Choose an editorial, opinion piece, or article that defends some position. The piece must be of significant length. Cut out or copy that article and staple it to your paper.
First, write an introduction including the conclusion of the argument in the piece.
Second, list the premises of the argument as clearly as you can. Clean up the author’s language as well as you can in order for the completed argument to be as strong, logical, and clear as possible. If there seem to be implied premises in the argument that are not explicitly stated, then put them explicitly into your premise format. After each premise that you write, briefly defend and explain the basis on which you have written that premise down the way that you wrote it down.
Third, tell me whether the argument is deductive, inductive, or abductive. Then, evaluate its form:
If the argument is deductive: Is it valid? Make a case for if it is or isn’t.
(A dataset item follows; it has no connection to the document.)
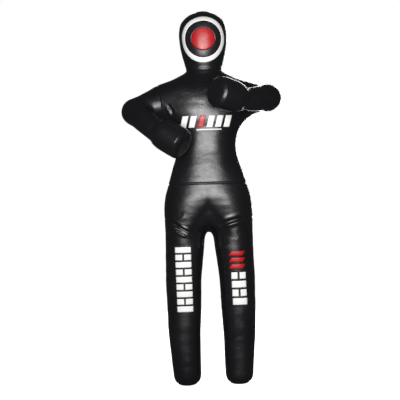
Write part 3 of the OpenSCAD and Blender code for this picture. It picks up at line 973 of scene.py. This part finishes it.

If the argument is inductive or abductive: Is it strong? Make a case for if it is or isn’t.
Then, evaluate content: For each premise, tell me whether you think it is true or false and why.
Also, list any informal fallacies that you notice in the argument. What are they? How does the argument commit them?
Finally, give me your final evaluation. Is the argument ultimately persuasive? Flawed? Are you unsure?
Your paper should be double-spaced, stapled, and clearly written with no grammatical or spelling mistakes. Your paper will be approximately three to five pages long.